Atom-light hybrid quantum gyroscope

TL;DR

This paper introduces a novel atom-light hybrid quantum gyroscope that leverages atomic ensembles and optical loops to achieve rotation sensitivity surpassing the standard quantum limit, with potential applications in inertial navigation.

Contribution

It proposes a new hybrid quantum gyroscope design combining atomic Raman amplification and optical Sagnac loop, demonstrating enhanced sensitivity beyond existing technologies.

Findings

Can beat the standard quantum limit in ideal conditions

Maintains superior sensitivity even with practical attenuation

Potentially outperforming fiber optic gyroscopes

Abstract

A new type of atom-light hybrid quantum gyroscope (ALHQG) is proposed due to its high rotation sensitivity.
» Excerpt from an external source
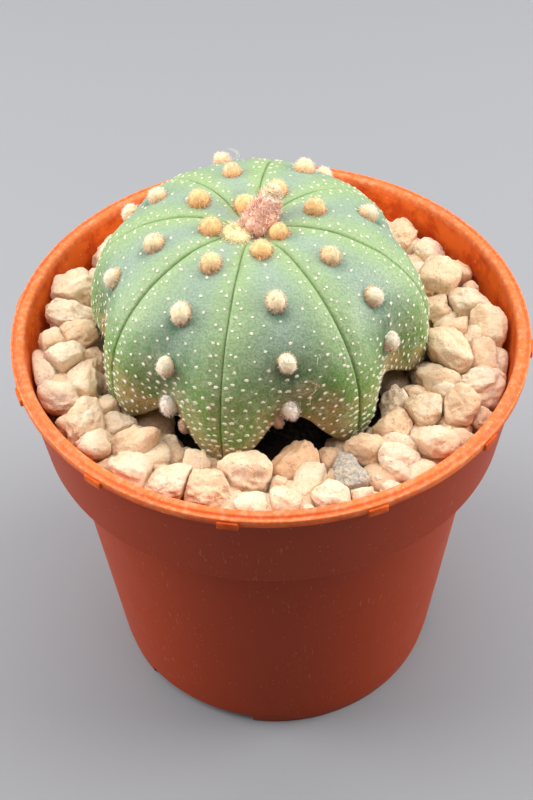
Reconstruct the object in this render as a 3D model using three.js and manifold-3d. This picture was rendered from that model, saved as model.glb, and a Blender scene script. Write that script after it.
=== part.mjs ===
// A ribbed star cactus in a round plastic nursery pot with a tan gravel top.
// Millimetres, Z up, origin on the table at the pot's axis, -Y towards the viewer.
import * as THREE from "three";
import { mergeVertices } from "three/addons/utils/BufferGeometryUtils.js";
import Module from "manifold-3d";

// Pot: 8.5 cm across the rim and 7.5 cm tall.
const POT_HEIGHT = 75;
const RIM_RADIUS = 42.5;
const RIM_INNER = 40.3;
const COLLAR_BOTTOM = 56.7;
const FOOT_RADIUS = 30.2;
const TABS = 12;
const TAB_FIRST = -99.6;
const FOOT_NOTCHES = 3;
const FOOT_NOTCH_FIRST = -121;
const DRAIN_HOLES = 6;

// Filling: soil up to the step of the wall, gravel above it.
const SOIL_TOP = 57.6;
const BED_BOTTOM = 57.95;
const BED_MIDDLE = 64;
const BED_AT_WALL = 68.4;
const FIT = 0.3;

// Plant: a flattened dome about its own axis, which leans a little to the front.
const PLANT_AT = [-2.5, 2.2, 73.9];
const PLANT_LEAN = 3.8;
const BODY_RADIUS = 27.4;
const BODY_RISE = 22.4;
const BODY_POWER = 2.31;
const CROWN_SINK = 2.5;
const FURROWS = [-147, -102, -54, -10, 37, 80, 128, 170];
const ROOT_RADIUS = 5;
const ROOT_LENGTH = 33;

// Wool tufts down the middle of each rib: the first one's millimetres from the crown, the step
// to the next, and how many there are.
const TUFT_FIRST = [11.1, 7.0, 5.0, 10.3, 8.0, 4.4, 9.6, 6.5];
const TUFT_STEP = [8.9, 9.4, 9.1, 9.4, 9.1, 8.0, 8.4, 9.1];
const TUFTS_ON_RIB = [4, 4, 4, 2, 3, 3, 3, 3];

// Faded flower: where its stub starts below the crown, and which way it leans.
const FLOWER_AT = [0.0, -0.8, 18.4];
const FLOWER_LEAN = [0.42, 0.32, 0.85];
const FLOWER_STUB = 1.3;

// Larger stones that show in front and at the sides: x, y, half length, half width, turn.
const LARGE_STONES = [
  [-4.2, -28.6, 4.9, 4.2, 10],
  [2.8, -26.4, 5.6, 3.2, 52],
  [7.8, -23.0, 2.4, 2.3, 0],
  [11.4, -29.8, 4.6, 2.6, 98],
  [14.2, -24.0, 3.4, 3.1, 20],
  [5.4, -31.2, 4.4, 2.3, 62],
  [8.4, -34.2, 3.4, 2.7, 10],
  [-3.6, -35.2, 3.0, 2.4, 0],
  [-10.2, -32.2, 4.2, 3.4, 160],
  [-16.0, -30.2, 3.9, 2.9, 150],
  [-21.8, -28.0, 4.0, 3.0, 140],
  [19.6, -27.6, 4.0, 2.9, 12],
  [25.2, -23.6, 3.9, 3.0, 8],
  [19.2, -19.6, 3.8, 2.9, 70],
  [24.4, -16.8, 3.7, 3.0, 35],
  [29.6, -17.4, 3.2, 3.1, 0],
  [33.6, -18.6, 2.3, 1.8, 80],
  [29.8, -23.2, 2.4, 1.9, 0],
  [20.0, -13.4, 3.5, 3.0, 90],
  [24.0, -11.8, 3.0, 2.1, 170],
  [34.4, -11.6, 4.1, 3.4, 35],
  [25.8, -8.4, 2.8, 2.6, 0],
  [34.6, -4.8, 3.7, 2.6, 95],
  [29.8, -4.6, 5.3, 3.4, 107],
  [36.6, 0.6, 5.0, 3.3, 95],
  [30.8, 1.6, 3.5, 2.2, 10],
  [29.2, 6.0, 2.3, 1.9, 0],
  [34.0, 7.4, 3.4, 3.1, 110],
  [29.0, 12.6, 3.9, 3.6, 40],
  [32.6, 16.6, 3.2, 2.2, 90],
  [29.8, 22.6, 3.3, 2.3, 0],
  [26.4, 28.4, 3.6, 3.2, 70],
  [-11.3, -23.6, 2.9, 2.3, 100],
  [-15.8, -21.0, 3.8, 2.5, 110],
  [-22.0, -21.6, 4.6, 4.0, 25],
  [-27.8, -23.2, 2.9, 2.6, 0],
  [-24.6, -17.4, 3.6, 2.2, 170],
  [-29.2, -19.2, 4.0, 3.2, 80],
  [-33.0, -17.8, 2.2, 1.9, 0],
  [-33.8, -12.8, 4.2, 2.5, 140],
  [-27.2, -13.4, 2.5, 2.2, 30],
  [-30.6, -8.4, 4.9, 3.3, 75],
  [-37.0, -7.0, 2.9, 1.8, 95],
  [-34.2, -4.4, 3.3, 3.0, 40],
  [-30.2, -1.2, 2.9, 2.7, 0],
  [-36.6, 0.6, 3.4, 2.5, 90],
  [-31.8, 2.2, 3.8, 3.2, 20],
  [-34.8, 7.2, 4.2, 3.0, 165],
  [-34.0, 13.8, 4.0, 3.6, 20],
];

const DEGREE = Math.PI / 180;
const blend = (a, b, k) => a + (b - a) * k;

function ease(k) {
  const c = Math.min(1, Math.max(0, k));
  return c * c * (3 - 2 * c);
}

// A repeatable sequence of numbers between 0 and 1.
function sequence(start) {
  let state = start;
  return () => {
    state = (state * 16807) % 2147483647;
    return state / 2147483647;
  };
}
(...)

It consists of an optical Sagnac loop to couple rotation rate and an atomic ensemble as quantum beam splitter/recombiner (QBS/C) based on atomic Raman amplification process to realize the splitting and recombination of the optical wave and the atomic spin wave. The rotation sensitivity can be enhanced by the quantum correlation between Sagnac loop and QBS/C. The optimal working condition is investigated to achieve the best sensitivity. The numerical results show that the rotation sensitivity can beat the standard quantum limit (SQL) in ideal condition. Even in the presence of the attenuation under practical condition, the best sensitivity of the ALHQG can still beat the SQL and is better than that of a fiber optic gyroscope (FOG). Such an ALHQG could be practically applied for modern inertial navigation system.